Upside Down and Inside Out

Rather than abandon the flag entirely, some Americans have found a middle path: flying it upside down, a traditional signal of national distress. Dina Bannick, 61, who lives outside Des Moines, Iowa, told NBC News she plans to do exactly that. "Donald Trump has turned everything upside down, so it makes sense our flag should be upside down," she said. "We used to be a proud nation. Now, our country is in distress."

Trump supporters are, predictably, furious about this. Dave Cavannah, a professional woodcarver from Monson, Massachusetts, who is currently chiseling a statue of Trump that sits partially finished on his front lawn, called it shameful. "What's shameful is that people who hate Trump are flying the flag upside down," he told NBC News.

Here's the thing though: Trump supporters flew the flag upside down after he lost in 2020. And NBC News points out that an upside-down flag was spotted outside the Virginia home of Supreme Court Justice Samuel Alito in January 2021, the same month that pro-Trump rioters stormed the Capitol. So the upside-down flag protest has been a bipartisan tradition for at least five years now. Everyone agrees the country is in distress. They just can't agree on who put it there.

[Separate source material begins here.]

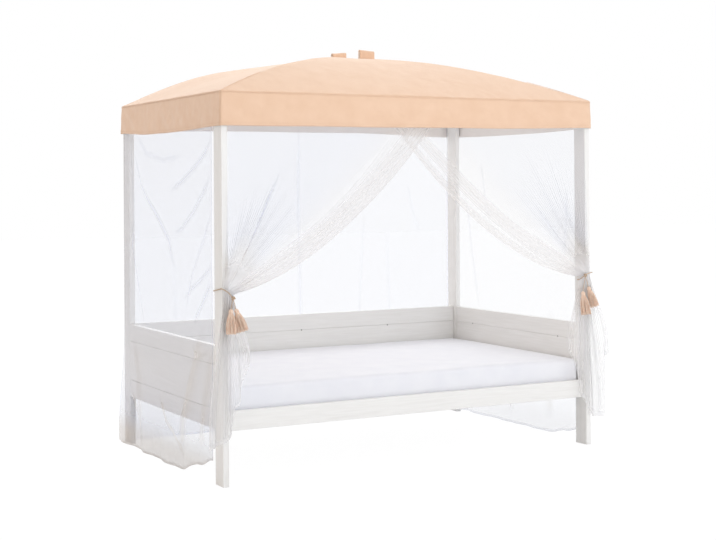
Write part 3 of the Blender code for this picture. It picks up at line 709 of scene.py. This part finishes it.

The Airman Who Replaced It With Pennsylvania

Master Sgt. Frank Chappell of the Air National Guard took a different approach entirely. When he bought his home, he replaced the U.S. flag with the state flag of Pennsylvania. He told NBC News he did it because Trump's rhetoric and policies are "driving a wedge between Americans, dividing us even further." Chappell, who is assigned to the 171st Air Refueling Wing outside Pittsburgh and was careful to note he was speaking only for himself, said he'll fly the American flag again "once I believe that the states are more united in vision, tolerance and empathy toward our fellow Americans."

Chappell is a religious affairs airman who provides crisis counseling and spiritual care. He spends his days helping people find common ground and meaning in hard times. And even he has decided the American flag no longer reflects what he needs it to reflect. That's not a small thing. That's an active-duty service member looking at the flag of the country he serves and choosing the state flag instead.

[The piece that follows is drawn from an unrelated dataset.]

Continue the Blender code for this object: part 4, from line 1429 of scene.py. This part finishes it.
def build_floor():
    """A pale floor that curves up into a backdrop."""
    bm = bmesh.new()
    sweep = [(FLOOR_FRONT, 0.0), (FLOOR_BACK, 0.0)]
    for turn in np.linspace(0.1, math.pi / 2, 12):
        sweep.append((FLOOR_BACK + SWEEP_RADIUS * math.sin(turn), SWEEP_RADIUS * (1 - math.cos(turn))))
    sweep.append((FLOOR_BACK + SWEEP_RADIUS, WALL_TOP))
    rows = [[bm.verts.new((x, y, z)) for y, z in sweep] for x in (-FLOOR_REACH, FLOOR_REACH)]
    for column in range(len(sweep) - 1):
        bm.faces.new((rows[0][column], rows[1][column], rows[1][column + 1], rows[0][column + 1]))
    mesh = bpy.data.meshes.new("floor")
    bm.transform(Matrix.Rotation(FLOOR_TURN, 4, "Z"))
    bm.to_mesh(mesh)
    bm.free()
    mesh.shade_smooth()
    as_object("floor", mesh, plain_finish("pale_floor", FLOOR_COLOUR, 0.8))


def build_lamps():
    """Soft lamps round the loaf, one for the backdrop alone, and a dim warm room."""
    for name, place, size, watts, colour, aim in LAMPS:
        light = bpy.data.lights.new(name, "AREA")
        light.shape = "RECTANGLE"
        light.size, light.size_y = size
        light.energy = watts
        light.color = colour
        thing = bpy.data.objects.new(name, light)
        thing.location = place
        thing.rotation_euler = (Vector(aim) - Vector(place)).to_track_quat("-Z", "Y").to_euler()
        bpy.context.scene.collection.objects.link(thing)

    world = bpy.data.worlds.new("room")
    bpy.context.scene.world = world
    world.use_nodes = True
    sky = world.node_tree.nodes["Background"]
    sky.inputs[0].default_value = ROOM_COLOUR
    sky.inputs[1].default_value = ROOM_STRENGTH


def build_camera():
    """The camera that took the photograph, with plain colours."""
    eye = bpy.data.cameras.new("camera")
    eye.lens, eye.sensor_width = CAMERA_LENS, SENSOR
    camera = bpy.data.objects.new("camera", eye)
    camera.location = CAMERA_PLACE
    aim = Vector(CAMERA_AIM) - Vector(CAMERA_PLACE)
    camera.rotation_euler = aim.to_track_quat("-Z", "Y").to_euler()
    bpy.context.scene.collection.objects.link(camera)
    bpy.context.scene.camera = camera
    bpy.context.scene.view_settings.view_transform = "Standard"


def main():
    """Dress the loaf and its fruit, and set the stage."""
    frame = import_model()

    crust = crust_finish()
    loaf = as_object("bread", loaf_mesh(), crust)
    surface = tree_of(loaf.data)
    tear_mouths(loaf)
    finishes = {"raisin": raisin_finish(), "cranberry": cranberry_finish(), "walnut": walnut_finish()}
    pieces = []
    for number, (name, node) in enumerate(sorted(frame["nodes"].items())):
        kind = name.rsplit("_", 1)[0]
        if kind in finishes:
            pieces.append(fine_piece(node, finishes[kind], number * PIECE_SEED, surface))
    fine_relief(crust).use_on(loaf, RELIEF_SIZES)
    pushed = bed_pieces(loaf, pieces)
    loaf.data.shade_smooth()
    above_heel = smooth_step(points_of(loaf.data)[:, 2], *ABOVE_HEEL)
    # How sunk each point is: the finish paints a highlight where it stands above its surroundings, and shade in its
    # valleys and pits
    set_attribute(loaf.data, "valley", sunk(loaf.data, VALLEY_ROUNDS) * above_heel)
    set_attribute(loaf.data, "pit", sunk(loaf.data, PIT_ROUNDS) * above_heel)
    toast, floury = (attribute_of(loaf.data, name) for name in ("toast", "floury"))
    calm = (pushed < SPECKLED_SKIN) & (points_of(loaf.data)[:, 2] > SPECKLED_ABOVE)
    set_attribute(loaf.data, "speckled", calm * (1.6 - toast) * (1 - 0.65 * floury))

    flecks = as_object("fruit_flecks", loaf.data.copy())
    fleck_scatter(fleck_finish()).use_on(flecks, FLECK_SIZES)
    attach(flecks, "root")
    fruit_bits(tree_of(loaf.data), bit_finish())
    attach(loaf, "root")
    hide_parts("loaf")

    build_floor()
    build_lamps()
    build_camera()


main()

Pride Flags, Eagles Flags, Patriots Banners

For others, the alternative isn't a state flag but something more personal. A Rhode Island teacher, who asked NBC News not to identify her to protect her family, said she's been flying a Pride flag and a New England Patriots banner since 2024. "I have a gay son and a trans son and felt that that flag was now a symbol flown by people who don't want my children to exist," she told NBC News.

Erin Beltle, 22, who lives outside Philadelphia, told NBC News her father will fly the American flag but that she and her mother would choose the Pride flag or the Eagles flag if it were up to them. "I love our country, but I'm not feeling very proud of our country right now," she said.

Then there's the woman from Newtown, Pennsylvania, who asked to remain anonymous and told NBC News she flies the flag mainly because her neighbors do. "I feel that if I don't have a flag displayed somewhere, people will think I'm against our country or something." Patriotism as neighborhood peer pressure. Fly the flag or face an unspoken social consequence. That sentence belongs in a political science textbook.

The Flagmakers Are Having a Great Year, At Least

Amid all this existential crisis, one group is doing just fine: the people who make the flags. Carter Beard, president of Annin Flagmakers, a sixth-generation New Jersey firm that has made flags for Abraham Lincoln's funeral and the Apollo moon landing, told NBC News that business is up around 20 percent this year. Government agencies, private businesses, and individuals are all ordering new banners to mark the semiquincentennial.

"This being the anniversary, we're definitely seeing a surge of patriotism with people wanting to fly the flag," Beard said. So the flag industry is thriving while the idea the flag represents fractures along every available fault line. A 20 percent bump in flag sales at the same time people are putting up disclaimer signs next to them. America: always finding a way to make the economics work.

The Dingo Take

Here is what's actually happening in this story. The American flag has not changed. It's the same red, white, and blue it has always been. What changed is that one political movement spent a decade aggressively branding itself with the flag until a significant portion of the country started to feel like they were being asked to choose between the symbol and their own values. And that movement didn't happen by accident. It was deliberate. Flags at rallies, flags on hats, flags on every piece of merchandise. The flag became a team jersey, and now everyone has to decide whose team they're on when they hang one.

Rebecca Dyer, a mother of five outside Salt Lake City, told NBC News she flies the flag no matter who is in the White House because "this is not about one party or one person." She is correct, in the way that ideals usually are correct. In practice, though, an Air National Guard sergeant replaced his American flag with a state flag. A Rhode Island teacher hasn't flown it since the 2024 election. A 72-year-old flag enthusiast is planning a protest sign to accompany it. These are not the actions of people who feel the flag belongs to all of them.

America turns 250 years old and the most honest thing you can say about the birthday is this: a lot of people who love this country deeply are struggling to look at its flag without feeling complicated, wounded, or outright angry. That's not a culture war talking point. That's just where things stand. Enjoy the fireworks.